Bol ker daad ke faqat do bol

Khoon thukwa lo shobdagar se

(Praise him, and the conjurer will cough up blood)

But for some odd reason, Jaun Elia’s poetry is not treated with the scholarly seriousness that it merits. All that poetry aficionados discuss about him at literary seminars and conferences, more often than not, is his antics, idiosyncrasies and peculiar mannerisms. They fail to understand that Jaun Elia’s poetry is the creative work produced in a ‘fine, fine frenzy’.

On Wednesday evening, the Arts Council, Karachi arranged a programme on the late Jaun Elia as a ‘soft launch’ of the International Urdu Conference that will commence on its premises from Nov 27 and continue till Dec 3. Satirist Mushtaq Ahmed Yousufi presided over the event and writer Intizar Husain was its chief guest.

The programme kicked off with Javed Saba’s excerpted recital of Jaun’s grand poem, Darakht-i-Zard. Javed, a poet himself, did a decent job, but fluffed a few lines, which dampened his effort a tad.

Humourist Anwar Maqsood read out an imaginary letter written by the inimitable poet to him from paradise.
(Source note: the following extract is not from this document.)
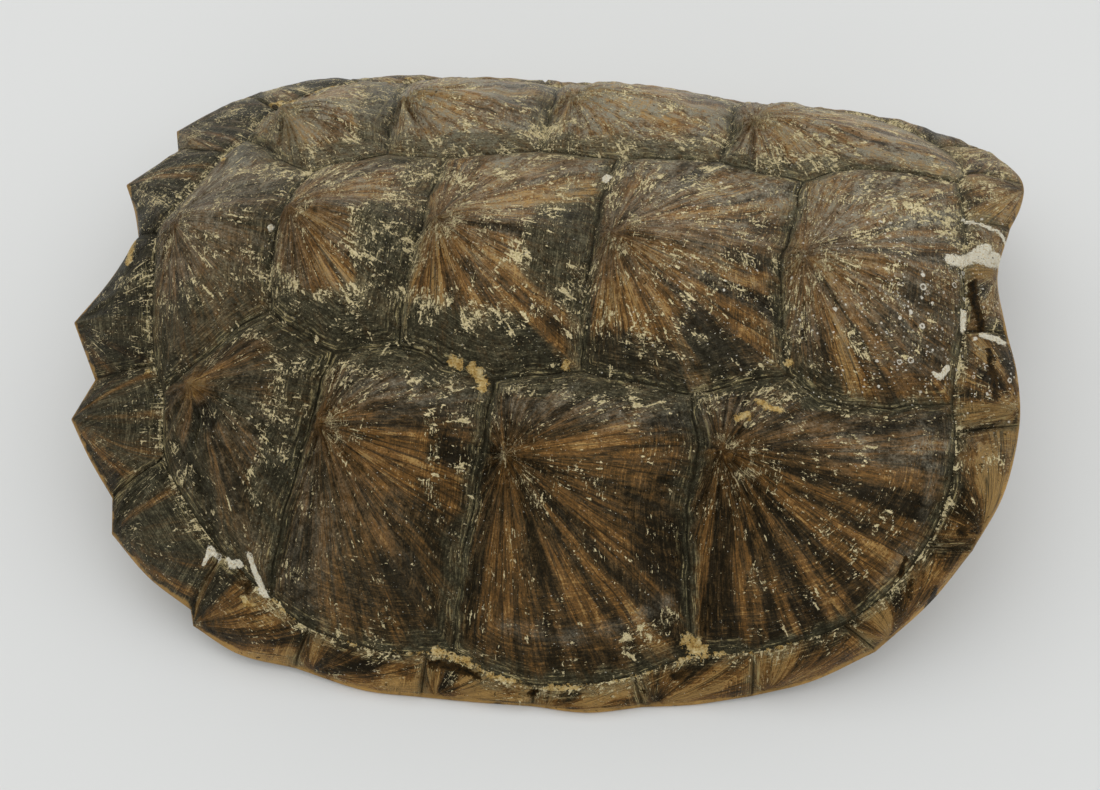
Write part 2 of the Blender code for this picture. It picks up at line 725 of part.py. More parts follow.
def clear_scene():
    for old in list(bpy.data.objects):
        bpy.data.objects.remove(old, do_unlink=True)


def main():
    clear_scene()
    skin = Skin(Dome(dome_places()))
    for side in (-1, 1):
        lay_side_seams(skin, side)
    lay_cross_seams(skin)
    grow_scutes(skin)
    round_rim = stations(skin)
    loop, at = grow_rim(skin, round_rim)
    grow_inside(skin, round_rim, loop, at)
    make_object(skin)


main()
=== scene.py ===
"""Looks of a snapping turtle's upper shell, built over its plain CAD solid.

One closed mesh stands for the CAD solid. Its dome, seams, scutes and rim follow the
same named places, with the growth rings, ridges and wear of the real horn added.
Sizes are millimetres here, and the mesh is in metres. +X is the head end.
"""

import math
from functools import reduce

import bpy
import numpy as np
from mathutils import Matrix, Vector


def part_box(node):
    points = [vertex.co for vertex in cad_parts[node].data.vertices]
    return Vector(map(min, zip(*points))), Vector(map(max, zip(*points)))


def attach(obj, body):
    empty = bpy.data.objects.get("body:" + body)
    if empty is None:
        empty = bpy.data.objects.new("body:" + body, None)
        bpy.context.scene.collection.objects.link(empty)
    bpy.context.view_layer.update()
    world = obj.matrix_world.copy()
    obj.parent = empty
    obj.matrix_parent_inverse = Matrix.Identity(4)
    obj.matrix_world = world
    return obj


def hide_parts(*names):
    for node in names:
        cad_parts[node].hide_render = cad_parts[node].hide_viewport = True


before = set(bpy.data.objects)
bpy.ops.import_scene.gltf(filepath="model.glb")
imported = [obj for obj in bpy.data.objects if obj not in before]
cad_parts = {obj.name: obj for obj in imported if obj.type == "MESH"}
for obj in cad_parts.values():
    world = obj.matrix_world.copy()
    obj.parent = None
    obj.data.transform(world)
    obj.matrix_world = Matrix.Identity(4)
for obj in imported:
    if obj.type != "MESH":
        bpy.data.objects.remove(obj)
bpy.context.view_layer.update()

NODE = "carapace"
MM = 0.001

# ---- driving places
# Thirteen large scutes: five in the middle (v1 at the head end to v5 at the tail) and
# four on each side (c1 to c4). A nuchal scute in front and twelve marginal scutes on
# each side (m1 to m12) make the rim. Each place is given for one half of the shell as
# (forward, out from the midline, up).
CORNERS = {
    "v5_v4_c4": (-96, 33, 67),
    "v4_c4_c3": (-70, 46.5, 64),
    "v4_v3_c3": (-47, 43.5, 67),
    "v3_c3_c2": (-12, 53, 64),
    "v3_v2_c2": (18, 48.5, 67),
    "v2_c2_c1": (56.5, 53, 64),
    "v2_v1_c1": (88.5, 43.5, 66),
}
# Places that a seam passes on its way between two corners.
SEAM_BENDS = {
    "v5_c4": ((-107, 38.5, 64), (-118, 50, 58)),
    "v1_c1": ((103, 52, 63), (124, 53, 61)),
    "c4_c3": ((-73, 60, 60), (-75, 80, 53.5), (-80, 104.5, 37)),
    "c3_c2": ((-12, 70, 59.5), (-12.5, 92, 51), (-14.7, 109.5, 38),
              (-16, 124.5, 22)),
    "c2_c1": ((60, 70, 59.5), (60, 94, 49.5), (63, 113, 29.5)),
}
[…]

It tickled the audience’s funny bones.

Mushtaq Ahmed Yousufi read out an essay on the poet that he had penned a few years ago, and in his typical witty style narrated quite a few stories that elicited laughter and guffaws from all those who had gathered to listen to worthy critiques of Jaun Elia’s poetry. Yousufi touched upon the fact that the poet had a distinctive sense of humour and was a person who loved ‘fantasising’ about various aspects of life.

Artist Shahid Rassam told the audience that he had a close rapport with Jaun Elia and highlighted the philosophical and Sufi elements in his ghazals and nazms. Recounting one encounter with the poet, he said Jaun once philosophised, “When a thought starts assuming a concrete shape, its downfall begins.”

Jaun Elia’s close relative and scholar Mumtaz Saeed said Jaun’s poetry was influenced by the likes of John Keats and T.S. Eliot. He argued that Eliot’s poetry laments the spiritual hollowness in the West, a subject that can be found in some of Jaun’s poems.

Poetess Kishwar Naheed, in her pithy but profound piece, discussed, among other things, the spiritual element in Jaun’s verses.

Critic Ali Ahmed Fatimi, who had just arrived from India to take part in the International Urdu Conference, praised the poet terming his works wonderfully rebellious, and said the fact that Jaun had embraced ‘grief’, warts and all, tells us that he was deeply entrenched in a tradition that cannot be detached from intellectualism – a delightfully lethal combination.

But perhaps the programme’s most insightful comments came from none other than Intizar Husain. In his no more than three-minute-long speech he said that Jaun’s personality was an extension of his poetry. Jaun was the last of his kind, he concluded.